Why Le Corbusier’s Capitol Complex deserves to be a UNESCO World Heritage site
AUG 29, 2016 | By Noor Dasmesh Singh
The 40th session of World Heritage Committee, recently held at Istanbul, has accepted the transnational serial nomination of 17 sites designed by the Swiss-French architect Le Corbusier. Seen as first of its kind global nomination submitted from seven countries spread over three continents, the dossier features sites that were implemented over half a century ago. The Capitol Complex in Chandigarh is now part of this prestigious list, sharing space with the likes of Taj Mahal and the Stonehenge in the UK.
The iconic Capitol Complex includes three buildings: The Punjab and Haryana High Court, the Palace of Assembly and the Secretariat. The Open Hand Monument, also part of the ensemble, is interspersed with water bodies and few other smaller structures. The Capitol considered as one of the most significant pieces of the architect’s realised body of works, was commissioned in the course of what Le Corbusier referred to as “patient research”. It demonstrates Corbu sahib’s “five points” as well as the ideas of the Athens Charter and Ville Radieuse that encapsulate his practice ideology.

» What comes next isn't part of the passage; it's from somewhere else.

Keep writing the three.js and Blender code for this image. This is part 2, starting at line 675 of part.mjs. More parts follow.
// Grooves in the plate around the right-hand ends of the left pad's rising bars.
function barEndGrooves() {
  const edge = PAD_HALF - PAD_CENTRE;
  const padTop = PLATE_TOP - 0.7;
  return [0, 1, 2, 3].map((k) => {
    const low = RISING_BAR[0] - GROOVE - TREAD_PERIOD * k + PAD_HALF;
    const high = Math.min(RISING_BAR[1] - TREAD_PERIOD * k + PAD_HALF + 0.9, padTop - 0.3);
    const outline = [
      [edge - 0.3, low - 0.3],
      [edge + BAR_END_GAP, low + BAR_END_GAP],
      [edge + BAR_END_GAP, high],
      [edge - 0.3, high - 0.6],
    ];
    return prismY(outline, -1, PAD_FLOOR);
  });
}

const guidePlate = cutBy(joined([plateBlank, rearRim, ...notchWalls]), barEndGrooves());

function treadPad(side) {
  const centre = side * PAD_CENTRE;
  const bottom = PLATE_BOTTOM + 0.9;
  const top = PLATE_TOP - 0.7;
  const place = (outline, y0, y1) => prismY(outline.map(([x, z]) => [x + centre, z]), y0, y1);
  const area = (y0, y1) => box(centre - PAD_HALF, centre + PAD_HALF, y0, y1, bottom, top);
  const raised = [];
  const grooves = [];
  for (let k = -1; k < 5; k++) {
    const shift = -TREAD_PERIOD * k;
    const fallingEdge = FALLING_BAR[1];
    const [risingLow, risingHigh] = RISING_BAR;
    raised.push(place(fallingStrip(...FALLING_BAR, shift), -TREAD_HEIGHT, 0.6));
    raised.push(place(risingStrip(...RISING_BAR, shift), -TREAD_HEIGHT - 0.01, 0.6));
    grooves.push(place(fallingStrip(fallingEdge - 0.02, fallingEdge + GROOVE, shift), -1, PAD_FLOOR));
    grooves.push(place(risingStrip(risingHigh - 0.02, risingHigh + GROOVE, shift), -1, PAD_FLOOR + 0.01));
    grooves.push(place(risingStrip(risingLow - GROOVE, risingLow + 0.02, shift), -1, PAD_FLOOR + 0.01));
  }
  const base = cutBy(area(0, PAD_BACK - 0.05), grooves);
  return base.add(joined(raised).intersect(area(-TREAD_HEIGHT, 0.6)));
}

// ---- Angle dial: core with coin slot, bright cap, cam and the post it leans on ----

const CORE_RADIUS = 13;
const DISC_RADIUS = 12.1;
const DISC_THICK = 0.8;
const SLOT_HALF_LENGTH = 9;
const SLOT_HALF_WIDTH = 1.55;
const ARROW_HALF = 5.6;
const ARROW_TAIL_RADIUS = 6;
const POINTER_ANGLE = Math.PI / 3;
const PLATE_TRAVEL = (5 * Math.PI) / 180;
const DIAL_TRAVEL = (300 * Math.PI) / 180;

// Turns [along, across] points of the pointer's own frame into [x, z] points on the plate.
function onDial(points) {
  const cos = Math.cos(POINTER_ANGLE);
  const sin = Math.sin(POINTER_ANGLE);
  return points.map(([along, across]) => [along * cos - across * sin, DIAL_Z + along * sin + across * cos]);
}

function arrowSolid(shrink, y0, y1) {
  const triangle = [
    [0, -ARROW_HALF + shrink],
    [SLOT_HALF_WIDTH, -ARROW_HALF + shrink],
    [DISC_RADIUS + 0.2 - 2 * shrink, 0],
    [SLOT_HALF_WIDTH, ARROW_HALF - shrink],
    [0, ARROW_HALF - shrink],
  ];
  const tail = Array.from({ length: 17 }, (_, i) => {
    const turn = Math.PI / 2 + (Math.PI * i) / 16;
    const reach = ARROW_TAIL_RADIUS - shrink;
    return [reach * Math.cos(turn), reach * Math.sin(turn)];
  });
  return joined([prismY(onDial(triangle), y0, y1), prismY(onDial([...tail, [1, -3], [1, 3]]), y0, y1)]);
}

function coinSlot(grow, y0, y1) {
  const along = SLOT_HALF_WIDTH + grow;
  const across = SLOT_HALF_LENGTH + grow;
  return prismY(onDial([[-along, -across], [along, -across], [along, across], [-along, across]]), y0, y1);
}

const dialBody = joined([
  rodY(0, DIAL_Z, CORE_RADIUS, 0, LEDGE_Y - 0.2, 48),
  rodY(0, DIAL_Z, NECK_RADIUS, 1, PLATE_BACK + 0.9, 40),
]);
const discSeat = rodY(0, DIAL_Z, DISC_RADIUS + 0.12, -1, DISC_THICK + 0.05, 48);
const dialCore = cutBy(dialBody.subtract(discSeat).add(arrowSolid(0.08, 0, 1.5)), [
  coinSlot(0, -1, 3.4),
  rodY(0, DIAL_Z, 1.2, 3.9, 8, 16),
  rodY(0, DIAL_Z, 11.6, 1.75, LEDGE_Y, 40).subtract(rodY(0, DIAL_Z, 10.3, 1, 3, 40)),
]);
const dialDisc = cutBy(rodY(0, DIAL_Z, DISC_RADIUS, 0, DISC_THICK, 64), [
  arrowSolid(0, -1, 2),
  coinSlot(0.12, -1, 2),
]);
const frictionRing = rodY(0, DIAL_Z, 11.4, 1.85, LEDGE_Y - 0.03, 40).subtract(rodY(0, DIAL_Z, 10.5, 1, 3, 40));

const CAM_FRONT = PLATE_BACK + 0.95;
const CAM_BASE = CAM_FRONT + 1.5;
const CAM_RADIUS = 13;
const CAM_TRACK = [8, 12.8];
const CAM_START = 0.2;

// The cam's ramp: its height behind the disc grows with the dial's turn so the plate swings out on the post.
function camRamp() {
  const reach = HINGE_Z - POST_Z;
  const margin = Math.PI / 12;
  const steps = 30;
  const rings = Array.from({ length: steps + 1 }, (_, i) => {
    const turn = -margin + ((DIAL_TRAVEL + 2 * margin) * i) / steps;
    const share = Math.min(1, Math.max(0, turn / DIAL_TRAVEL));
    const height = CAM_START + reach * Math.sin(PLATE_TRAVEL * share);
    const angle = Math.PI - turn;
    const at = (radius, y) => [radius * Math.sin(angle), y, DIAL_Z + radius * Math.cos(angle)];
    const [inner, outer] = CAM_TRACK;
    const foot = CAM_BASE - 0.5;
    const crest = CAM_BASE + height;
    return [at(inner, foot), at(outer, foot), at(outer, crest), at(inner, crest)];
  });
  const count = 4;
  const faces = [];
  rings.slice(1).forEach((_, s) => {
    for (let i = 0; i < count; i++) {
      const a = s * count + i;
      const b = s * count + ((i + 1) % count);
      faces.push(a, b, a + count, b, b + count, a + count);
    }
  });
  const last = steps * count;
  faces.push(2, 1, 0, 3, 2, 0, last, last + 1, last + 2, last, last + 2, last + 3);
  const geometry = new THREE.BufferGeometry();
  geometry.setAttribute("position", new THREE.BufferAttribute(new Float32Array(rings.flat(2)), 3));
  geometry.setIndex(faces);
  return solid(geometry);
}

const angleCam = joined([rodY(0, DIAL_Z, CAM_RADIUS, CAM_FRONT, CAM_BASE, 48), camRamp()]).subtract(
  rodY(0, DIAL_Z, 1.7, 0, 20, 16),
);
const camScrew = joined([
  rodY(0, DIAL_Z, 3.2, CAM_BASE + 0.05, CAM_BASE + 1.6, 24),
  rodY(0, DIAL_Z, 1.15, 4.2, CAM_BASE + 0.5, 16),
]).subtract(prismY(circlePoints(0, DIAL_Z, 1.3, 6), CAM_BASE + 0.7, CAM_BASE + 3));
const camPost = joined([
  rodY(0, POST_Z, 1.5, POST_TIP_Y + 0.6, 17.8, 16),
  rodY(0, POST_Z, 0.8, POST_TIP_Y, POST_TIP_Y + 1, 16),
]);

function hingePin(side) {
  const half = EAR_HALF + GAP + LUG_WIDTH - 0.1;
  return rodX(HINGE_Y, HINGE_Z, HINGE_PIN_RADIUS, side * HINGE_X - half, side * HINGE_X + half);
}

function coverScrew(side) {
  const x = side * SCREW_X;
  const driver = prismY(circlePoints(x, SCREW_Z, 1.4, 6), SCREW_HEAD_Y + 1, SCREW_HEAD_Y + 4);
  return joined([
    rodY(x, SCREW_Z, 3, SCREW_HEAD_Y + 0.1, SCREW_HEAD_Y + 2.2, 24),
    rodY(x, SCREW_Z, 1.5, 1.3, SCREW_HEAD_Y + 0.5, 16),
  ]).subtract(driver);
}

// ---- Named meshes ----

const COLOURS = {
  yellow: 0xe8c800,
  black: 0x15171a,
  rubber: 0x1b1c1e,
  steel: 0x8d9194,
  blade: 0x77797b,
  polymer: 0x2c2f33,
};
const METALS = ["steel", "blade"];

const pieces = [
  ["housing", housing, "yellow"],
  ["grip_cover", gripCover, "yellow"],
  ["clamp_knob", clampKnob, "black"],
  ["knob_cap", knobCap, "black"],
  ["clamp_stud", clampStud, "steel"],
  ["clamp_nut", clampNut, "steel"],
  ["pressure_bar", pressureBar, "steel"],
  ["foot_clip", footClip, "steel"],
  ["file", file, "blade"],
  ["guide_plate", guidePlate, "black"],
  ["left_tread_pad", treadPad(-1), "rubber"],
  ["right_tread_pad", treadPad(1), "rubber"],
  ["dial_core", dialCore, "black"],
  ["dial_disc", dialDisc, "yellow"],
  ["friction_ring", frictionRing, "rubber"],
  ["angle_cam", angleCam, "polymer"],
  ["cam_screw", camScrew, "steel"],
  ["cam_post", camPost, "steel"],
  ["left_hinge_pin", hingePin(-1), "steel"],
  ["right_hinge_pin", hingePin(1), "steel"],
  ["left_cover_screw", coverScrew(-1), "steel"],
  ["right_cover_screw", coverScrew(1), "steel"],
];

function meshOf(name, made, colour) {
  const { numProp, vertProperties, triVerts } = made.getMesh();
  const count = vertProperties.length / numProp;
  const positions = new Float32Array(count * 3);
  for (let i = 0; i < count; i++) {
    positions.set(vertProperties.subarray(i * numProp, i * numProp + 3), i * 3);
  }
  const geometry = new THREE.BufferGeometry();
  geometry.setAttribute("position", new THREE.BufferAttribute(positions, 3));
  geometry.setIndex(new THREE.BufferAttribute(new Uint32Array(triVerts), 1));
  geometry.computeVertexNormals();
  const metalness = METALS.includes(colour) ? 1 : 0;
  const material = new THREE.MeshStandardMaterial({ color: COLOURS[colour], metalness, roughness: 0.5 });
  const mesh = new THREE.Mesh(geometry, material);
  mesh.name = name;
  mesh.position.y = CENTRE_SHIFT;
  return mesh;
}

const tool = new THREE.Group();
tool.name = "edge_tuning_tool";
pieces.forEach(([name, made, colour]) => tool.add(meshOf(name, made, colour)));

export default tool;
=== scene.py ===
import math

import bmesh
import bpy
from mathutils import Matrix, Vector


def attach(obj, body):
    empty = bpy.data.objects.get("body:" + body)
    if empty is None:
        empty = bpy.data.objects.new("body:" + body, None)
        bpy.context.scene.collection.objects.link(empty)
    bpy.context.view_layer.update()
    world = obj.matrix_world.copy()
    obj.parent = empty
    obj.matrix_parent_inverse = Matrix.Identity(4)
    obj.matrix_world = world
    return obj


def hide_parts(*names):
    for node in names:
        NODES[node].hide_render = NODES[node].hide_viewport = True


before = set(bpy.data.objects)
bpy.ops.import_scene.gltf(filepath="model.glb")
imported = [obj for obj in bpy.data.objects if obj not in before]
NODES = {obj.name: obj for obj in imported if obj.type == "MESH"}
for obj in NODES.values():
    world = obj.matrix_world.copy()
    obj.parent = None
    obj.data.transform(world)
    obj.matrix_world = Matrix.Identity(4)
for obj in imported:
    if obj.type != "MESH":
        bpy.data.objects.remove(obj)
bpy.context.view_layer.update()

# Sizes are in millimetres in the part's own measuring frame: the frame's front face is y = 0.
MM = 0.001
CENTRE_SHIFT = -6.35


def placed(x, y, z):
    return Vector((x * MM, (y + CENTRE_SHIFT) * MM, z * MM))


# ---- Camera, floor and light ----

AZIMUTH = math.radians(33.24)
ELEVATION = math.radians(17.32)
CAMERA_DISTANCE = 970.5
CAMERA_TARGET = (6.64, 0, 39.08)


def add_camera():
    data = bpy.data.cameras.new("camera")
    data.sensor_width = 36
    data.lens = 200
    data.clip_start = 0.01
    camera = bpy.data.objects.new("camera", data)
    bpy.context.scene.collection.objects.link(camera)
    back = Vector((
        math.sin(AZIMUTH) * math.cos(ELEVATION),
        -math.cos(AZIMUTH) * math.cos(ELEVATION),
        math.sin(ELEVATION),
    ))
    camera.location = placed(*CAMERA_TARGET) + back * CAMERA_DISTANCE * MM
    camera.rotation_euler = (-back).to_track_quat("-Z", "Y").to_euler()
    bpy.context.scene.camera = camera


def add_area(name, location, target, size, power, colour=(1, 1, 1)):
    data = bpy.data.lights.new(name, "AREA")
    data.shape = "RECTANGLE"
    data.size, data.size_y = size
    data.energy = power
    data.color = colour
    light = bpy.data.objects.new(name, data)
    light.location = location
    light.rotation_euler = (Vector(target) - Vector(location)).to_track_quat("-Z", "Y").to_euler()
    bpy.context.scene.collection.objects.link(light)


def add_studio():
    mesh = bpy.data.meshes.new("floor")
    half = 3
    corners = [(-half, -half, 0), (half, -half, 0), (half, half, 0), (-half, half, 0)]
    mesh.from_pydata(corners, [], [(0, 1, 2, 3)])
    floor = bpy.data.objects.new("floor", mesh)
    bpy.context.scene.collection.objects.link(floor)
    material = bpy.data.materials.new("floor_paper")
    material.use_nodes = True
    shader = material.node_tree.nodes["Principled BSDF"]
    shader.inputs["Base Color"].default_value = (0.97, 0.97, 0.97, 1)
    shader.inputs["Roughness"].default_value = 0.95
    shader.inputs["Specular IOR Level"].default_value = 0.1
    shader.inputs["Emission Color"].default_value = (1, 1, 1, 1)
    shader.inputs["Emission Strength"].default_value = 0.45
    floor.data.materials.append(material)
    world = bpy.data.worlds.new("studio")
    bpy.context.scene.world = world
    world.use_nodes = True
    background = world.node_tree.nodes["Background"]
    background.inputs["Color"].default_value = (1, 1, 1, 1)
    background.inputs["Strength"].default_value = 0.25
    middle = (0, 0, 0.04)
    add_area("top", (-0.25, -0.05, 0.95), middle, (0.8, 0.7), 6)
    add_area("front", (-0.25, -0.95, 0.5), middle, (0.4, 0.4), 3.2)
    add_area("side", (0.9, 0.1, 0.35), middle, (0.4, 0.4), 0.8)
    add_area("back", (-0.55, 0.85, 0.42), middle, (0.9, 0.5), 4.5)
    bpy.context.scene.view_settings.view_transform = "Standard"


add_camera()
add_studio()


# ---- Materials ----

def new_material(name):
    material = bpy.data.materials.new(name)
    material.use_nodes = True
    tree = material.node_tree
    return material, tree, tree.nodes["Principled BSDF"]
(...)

The coveted UNESCO title will expectedly bring with it a renewed energy for Chandigarh and help conserve and preserve its exposed concrete edifices – the city’s grey breath that defines its spaces. This will also expand and evolve the narrative of its modernist legacy, to resonate with the idea of contemporary India.
The other Corbu-designed sites of the nomination include the National Museum of Western Art, Tokyo; the Curutchet House in La Plata, Argentina; and Marseille’s Unité d’habitation, arguably one of the most influential Brutalist buildings of all time. Other included sites are in Belgium, Germany and Switzerland. “These masterpieces of creative genius also attest to the internationalisation of architectural practice across the planet,” stated UNESCO.
Last few years has seen prints, artifacts and furniture pieces designed by Le Corbusier and his cousin Pierre Jeanneret that have illegally made their way to International auction houses. The heritage tag and UNESCO’s assistance on this matter can prove crucial in reversing this trend. Earlier attempts by Chandigarh’s practicing architects and the local Administration have proven futile but the prestigious inscription is a ray of hope!